Björn Engquist received his PhD in numerical analysis from Uppsala University in 1975. He has been professor of mathematics at UCLA, and the Michael Henry Stater University Professor of Mathematics and Applied and Computational Mathematics at Princeton University. He was director of the Research Institute for Industrial Applications of Scientific Computing and of the Centre for Parallel Computers at the Royal Institute of Technology, Stockholm. At Princeton University, he was director of the Program in Applied and Computational Mathematics and the Princeton Institute for Computational Science.

Engquist is a member of the Royal Swedish Academy of Sciences, the Royal Swedish Academy of Engineering Sciences and the Norwegian Academy of Science and Letters. He was a Guggenheim Fellow, received the first Society for Industrial and Applied Mathematics Prize in Scientific Computing and the Henrici Prize.

Engquist came to The University of Texas at Austin in 2004, where he holds the Computational and Applied Mathematics Chair I, and is director of the ICES Center for Numerical Analysis. Engquist’s research focuses on development and analysis of numerical methods for differential equations.

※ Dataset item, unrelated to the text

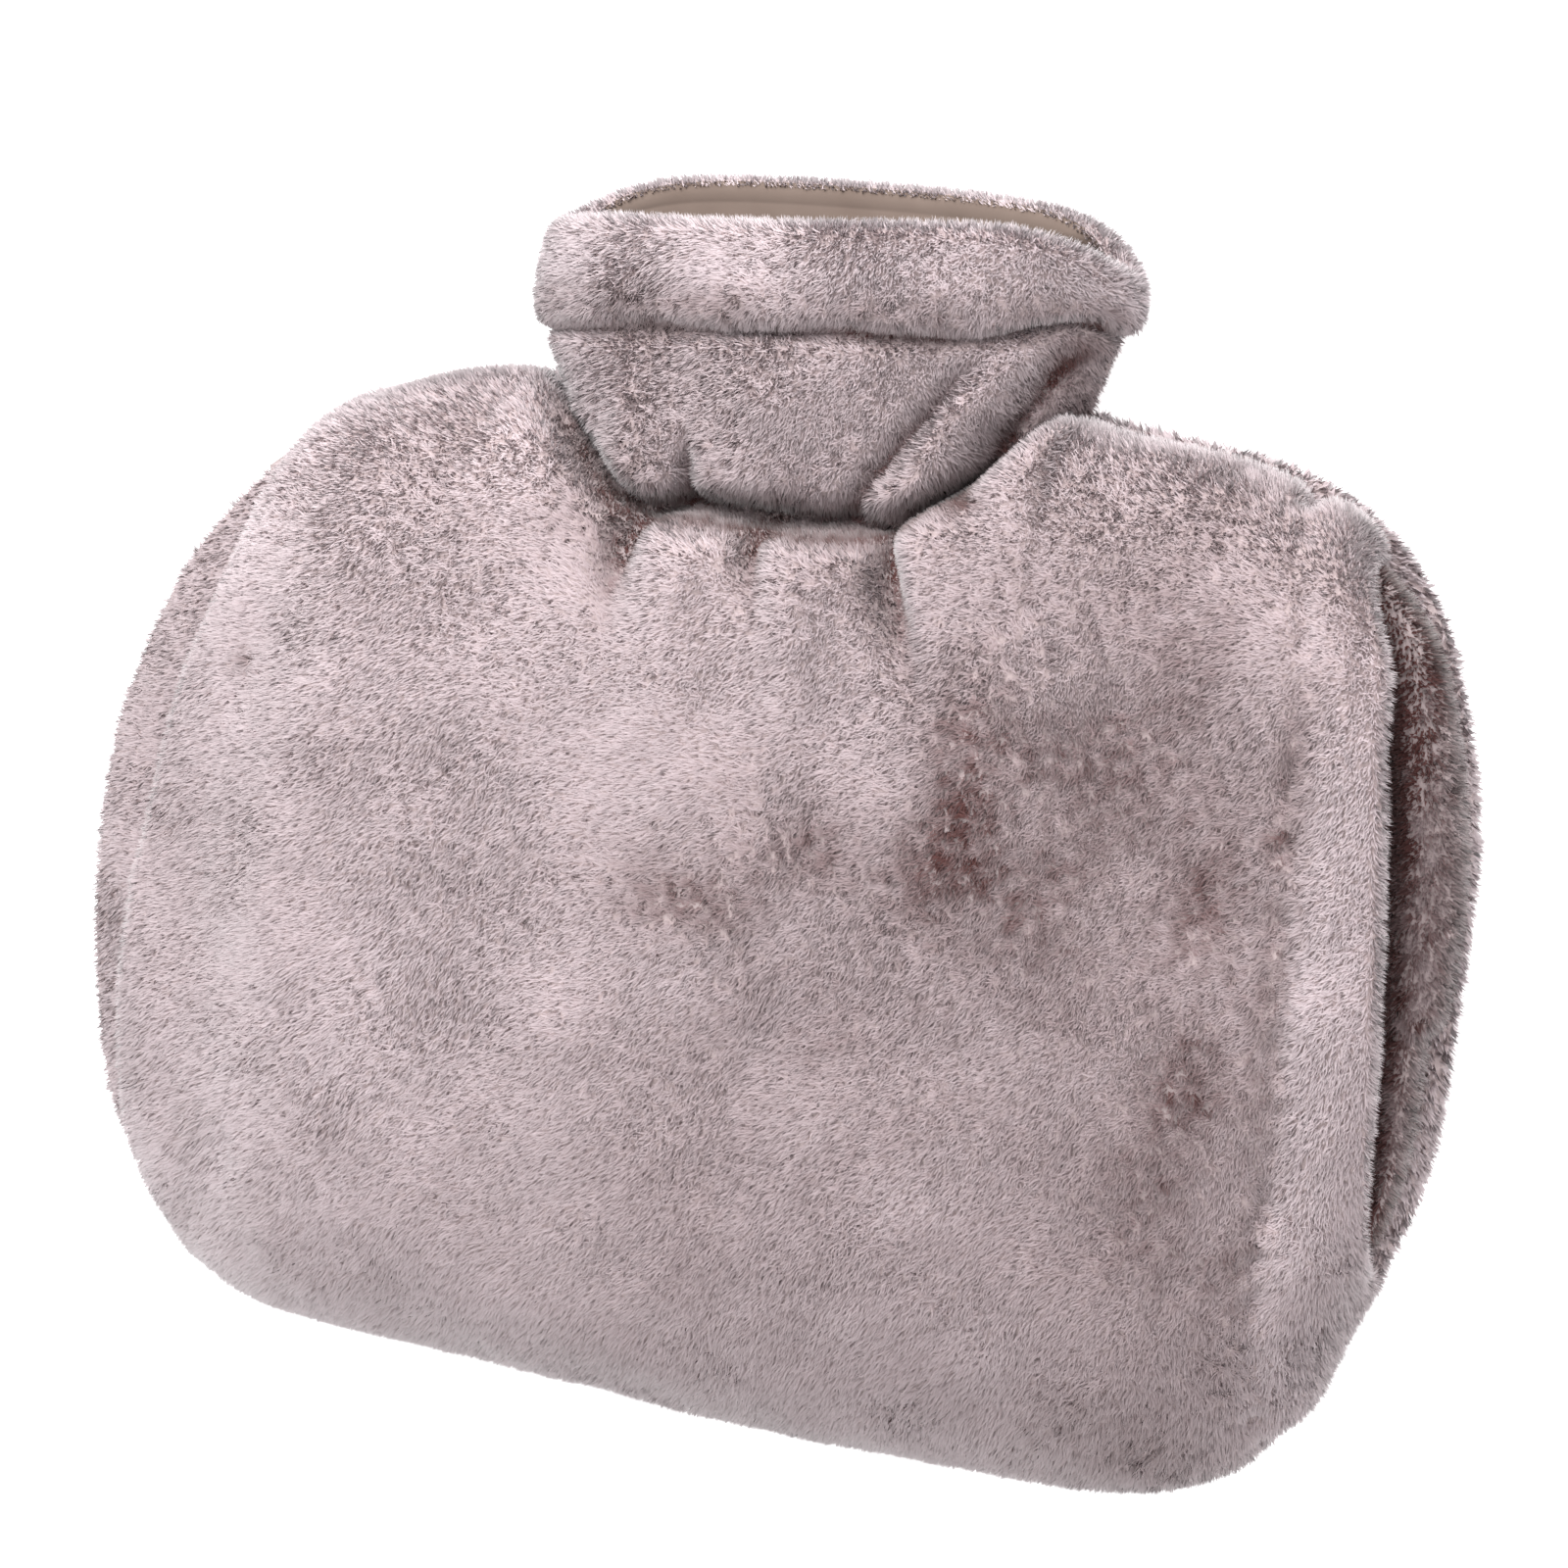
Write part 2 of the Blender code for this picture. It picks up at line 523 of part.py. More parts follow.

His earlier work includes the development of absorbing boundary conditions, homogenization theory and nonlinear high-resolution schemes for fluid dynamics. He is presently working on computational multi-scale methods and fast algorithms for wave propagation with applications in seismology.

Abstract:

The lecture will be introductory in approach and requires only some familiarity with basic numerical methods.

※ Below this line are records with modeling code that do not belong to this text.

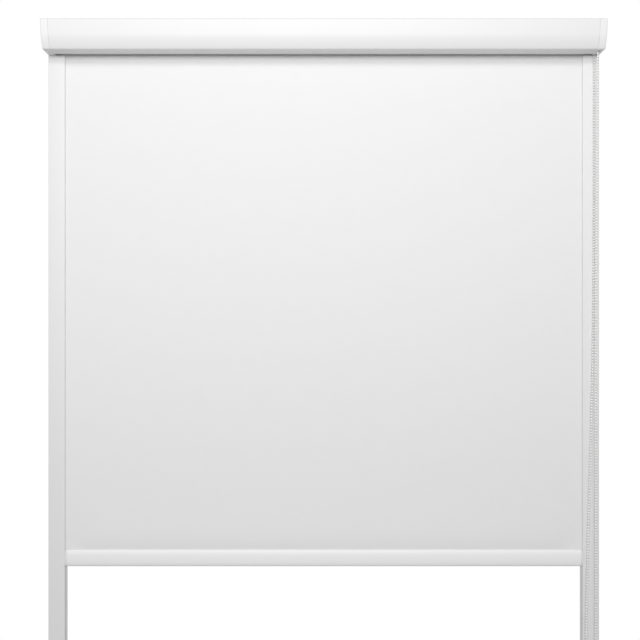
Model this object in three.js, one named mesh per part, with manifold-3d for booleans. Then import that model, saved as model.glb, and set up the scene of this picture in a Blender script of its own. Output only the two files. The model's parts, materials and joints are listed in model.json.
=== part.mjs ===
// A cassette roller blind with side channels, worked by a bead chain.
// Lengths are millimetres. X runs across the width to the viewer's right, Y runs back to the
// wall and Z runs up. The origin lies on the wall plane, behind the middle of the cassette.

import * as THREE from 'three';
import { mergeVertices } from 'three/addons/utils/BufferGeometryUtils.js';
import Module from 'manifold-3d';

const wasm = await Module();
wasm.setup();

// Whole blind
const overallWidth = 1200;
const overallHeight = 1500;
const standingGap = 0.3;
const overrun = 2;

// Cassette: the faceShares draw its front in side view, as shares of its height and depth
const cassetteHeight = 61.5;
const cassetteWall = 1.6;
const rollFrontRoom = 19.5;
const faceCornerRadius = 4;
const faceShares = {
  shoulderDrop: 0.53,
  shoulderBack: 0.076,
  kneeDrop: 0.96,
  kneeBack: 0.201,
  toeBack: 0.22,
  heelBack: 0.26,
  curvePull: 0.33,
};
const topFlangeDepth = 24;
const hookOverlap = 8;
const slotFrontRoom = 10;
const slotBackRoom = 4.5;
const lipReturn = 4;
const portRadius = 3.6;
const portInset = 3.3;
const portStrandRoom = 1.2;

// Cassette end caps
const capWidth = 16;
const capPlate = 3;
const capWall = 2;
const capEdgeRadius = 2.2;
const capEdgeSteps = 3;
const capSpigotLength = 15;
const bossWall = 2.2;
const exitWidth = 8.5;
const exitDepth = 7;

// Mounting clips behind the cassette
const clipWidth = 25;
const clipSheet = 1.2;
const clipSpace = 4.9;
const clipFromEnd = 160;
const hookDrop = 8;
const hookRise = 3;
const catchRise = 5.4;
const clipHoleRadius = 2.4;
const clipHoleRise = 10;

// Fabric, its tube and its roll
const fabricSideRoom = 1;
const fabricThickness = 0.5;
const tubeRadius = 16;
const tubeWall = 1.2;
const tubeEndInset = 0.4;
const woundThickness = 2.2;
const grooveWidth = 3;
const grooveDepth = 2.6;

// Chain, its wheel and the clutch
const beadDiameter = 4.5;
const beadPitch = 6;
const wheelPockets = 12;
const wheelFlange = 1.2;
const wheelFlangeRise = 1.9;
const chainShaftRadius = 6;
const clutchFlange = 2;
const clutchReach = 36;
const keySide = 14;
const springWall = 2.1;
const guardWall = 1.4;
const retainerThickness = 1;

// Idle end
const plugReach = 38;
const plugFlange = 1.3;
const pinRadius = 3;
const pinCollarRadius = 5.6;
const pinCollar = 2;
const pinTravel = 12.5;
const pinBearing = 10;

// Bottom bar
const barHeight = 36.5;
const barThickness = 13;
const barDrop = 1077.5;
const barRoundness = 2.3;
const barWall = 1.4;
const barCap = 3;
const barSideRoom = 0.7;
const barSlot = 1.6;
const kederRadius = 2.4;
const kederDepth = 9;
const tongueReach = 17.5;
const tongueThickness = 1.4;
const tongueHeight = 30;
const spigotLength = 12;

// Side channels
const channelWidth = 36;
const channelDepth = 18;
const channelWall = 1.5;
const pocketDepth = 6;
const pocketWidth = 22;
const coverLegDepth = 4.5;
const coverLeg = 1.2;
const stubHeight = 6;
const coverCornerRadius = 1.2;
const pileInset = 2;
const pileWidth = 6;
const footPlate = 3;
const footSpigot = 12;
const channelHoleRadius = 2.3;
const channelHoleShares = [0.09, 0.5, 0.91];

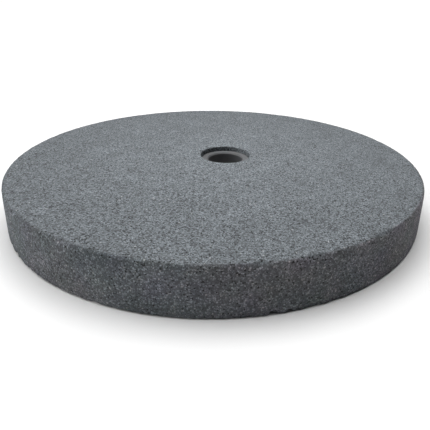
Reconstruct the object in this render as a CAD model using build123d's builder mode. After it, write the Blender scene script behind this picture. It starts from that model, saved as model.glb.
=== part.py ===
"""Bench grinding wheel: a straight disc of bonded grey abrasive with a moulded reducing bush in its bore.

Lengths are in millimetres. The disc lies on its lower face: that face is at Z = 0 and the spindle axis is +Z.
"""

import os

from build123d import *

# Abrasive disc
wheel_diameter = 250.0
wheel_width = 25.0
arris_radius = 1.2  # outer edges, worn round by loose grains
mouth_radius = 0.6  # edges of the bore, less exposed to wear

# Reducing bush
spindle_diameter = 22.2
bush_wall = 4.65  # fills the disc's standard bore of 32 mm
bush_recess = 3.0  # the bush stops short of both faces, so that flanges clamp on abrasive alone
barrel_gap = 0.25  # between the bush's plain barrel and the bore of the disc
spindle_lead = 0.8  # chamfer that guides the spindle in
barrel_lead = 0.5  # chamfer that guides the bush into the disc

# Crush ribs along the bush, which centre it in the disc
rib_count = 8
rib_width = 1.6
rib_clearance = 0.02
rib_root = 0.5  # depth that each rib reaches into the barrel
rib_lead = 1.0  # the ribs stop short of the bush's ends by this much

# Worked out from the sizes above, from the spindle outwards
spindle_radius = spindle_diameter / 2
barrel_radius = spindle_radius + bush_wall
seat_radius = barrel_radius + barrel_gap  # plain bore of the disc, where the bush sits
wheel_radius = wheel_diameter / 2
bush_length = wheel_width - 2 * bush_recess


# Abrasive disc: one pressed and fired ring, turned true, with its sharp edges gone
with BuildPart() as abrasive_disc:
    with BuildSketch(Plane.XZ) as section:
        with Locations((seat_radius, 0)):
            Rectangle(wheel_radius - seat_radius, wheel_width, align=(Align.MIN, Align.MIN))
        fillet(section.vertices().group_by(Axis.X)[0], mouth_radius)
        fillet(section.vertices().group_by(Axis.X)[-1], arris_radius)
    revolve(axis=Axis.Z)
abrasive_disc.part.label = "abrasive_disc"


# Reducing bush: a moulded sleeve with a lead on every edge and ribs that bear on the disc's bore
with BuildPart() as reducing_bush:
    with BuildSketch(Plane.XY.offset(bush_recess)):
        Circle(barrel_radius)
        Circle(spindle_radius, mode=Mode.SUBTRACT)
    extrude(amount=bush_length)
    rims = reducing_bush.edges().filter_by(GeomType.CIRCLE).group_by(SortBy.RADIUS)
    chamfer(rims[0], spindle_lead)
    rims = reducing_bush.edges().filter_by(GeomType.CIRCLE).group_by(SortBy.RADIUS)
    chamfer(rims[-1], barrel_lead)

    with BuildSketch(Plane.XY.offset(bush_recess + rib_lead)):
        with PolarLocations(seat_radius, rib_count):
            Rectangle(2 * (barrel_gap + rib_root), rib_width)
        Circle(seat_radius - rib_clearance, mode=Mode.INTERSECT)
    extrude(amount=bush_length - 2 * rib_lead)
reducing_bush.part.label = "reducing_bush"


os.makedirs("parts", exist_ok=True)
export_step(abrasive_disc.part, "parts/abrasive_disc.step")
export_step(reducing_bush.part, "parts/reducing_bush.step")
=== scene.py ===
"""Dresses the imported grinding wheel: open-grained abrasive, a moulded bush, a pale floor and soft light.

Everything is in metres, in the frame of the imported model: the wheel lies on Z = 0 and its spindle axis is +Z.
"""

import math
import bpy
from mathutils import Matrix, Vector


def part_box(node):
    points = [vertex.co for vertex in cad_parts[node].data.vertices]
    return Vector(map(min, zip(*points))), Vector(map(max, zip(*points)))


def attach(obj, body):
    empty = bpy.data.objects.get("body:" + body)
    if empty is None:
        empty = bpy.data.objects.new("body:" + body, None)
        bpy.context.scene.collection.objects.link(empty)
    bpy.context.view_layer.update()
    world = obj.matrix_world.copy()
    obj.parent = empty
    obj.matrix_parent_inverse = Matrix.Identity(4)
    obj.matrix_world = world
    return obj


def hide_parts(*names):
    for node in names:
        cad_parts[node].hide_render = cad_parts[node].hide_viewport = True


bl_info = {
    "name": "Grinding Wheel",
    "version": (1, 0, 0),
    "blender": (4, 5, 0),
    "location": "3D View > Sidebar > Grinding Wheel",
    "description": "Builds the grain and the bush of a bench grinding wheel round its packed model",
    "category": "Add Mesh",
}

import bpy
import numpy as np
from bpy.props import FloatProperty, FloatVectorProperty, IntProperty, PointerProperty
from mathutils import Matrix, Vector, noise

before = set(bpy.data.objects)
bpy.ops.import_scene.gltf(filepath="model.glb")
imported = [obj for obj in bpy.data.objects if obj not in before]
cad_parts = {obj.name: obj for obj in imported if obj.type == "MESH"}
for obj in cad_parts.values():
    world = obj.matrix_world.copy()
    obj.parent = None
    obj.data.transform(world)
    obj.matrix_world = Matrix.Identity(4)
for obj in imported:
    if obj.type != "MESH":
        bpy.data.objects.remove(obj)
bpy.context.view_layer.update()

MM = 0.001


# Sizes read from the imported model


def node_radii(name):
    """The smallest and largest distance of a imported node's surface from the spindle axis."""
    radii = [math.hypot(v.co.x, v.co.y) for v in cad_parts[name].data.vertices]
    return min(radii), max(radii)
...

In multiscale processes different phenomena interact on different scales in time and space. Computer simulations of such processes are challenging since the smallest scales must be accurately represented over domains that cover the largest scales. This results in a very large number of unknowns and prohibitingly long computing times. We will briefly discuss analytical techniques and then focus on numerical multiscale methods, which have been developed to overcome this difficulty. We will illustrate these technologies by the examples of turbulent flow and the coupling between molecular and continuum models. We will also discuss some connections between multiscale modeling, information theory and data compression.